- Born: Accra, Ghana
- Occupation: Musician

= Sidiku Buari =

Ghanaian musician and former athlete

Sidiku Buari is a Ghanaian musician and former athlete. Buari was born in Accra. His early education was at the Government Boys School, Row Road, and the African College, both in Accra.

==Athletics==
He was a silver medalist at the All-Africa Games held in Dakar, Senegal, in 1963 in the 400 meters race. During the athletics at the 1965 All-Africa Games held in Brazzaville, Republic of the Congo, he was a bronze medalist on the 4 x 400 meters relay Ghana team.

==United States==
He moved to the United States in 1966. He studied music at the New York School of Music and then interior decoration at the La Sale University in Chicago, Illinois. He played non-professional baseball while in the United States.

==Music career==
He returned to Ghana in 1985. He released the album Africa Responds to the World, which grossed 250,000 cedis. This won him an Entertainers Critics and Reviewers Association of Ghana (ECRAG) award.
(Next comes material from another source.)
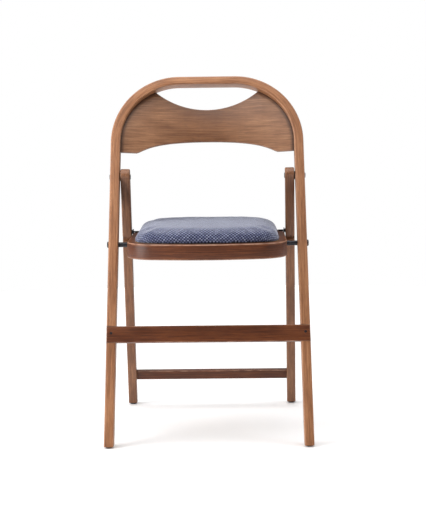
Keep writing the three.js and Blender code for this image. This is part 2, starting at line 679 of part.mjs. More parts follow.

He has since released 16 albums in Ghana. He has been a past president of the Musicians Union of Ghana (MUSIGA) and Vice President of the International Federation of Musicians (FIM).

==Family==
Sidiku Buari has two notable daughters: Nadia Buari, an actress and Shaida Buari, who was Miss Ghana 2002. He has a son, Malik Buari, who is a footballer.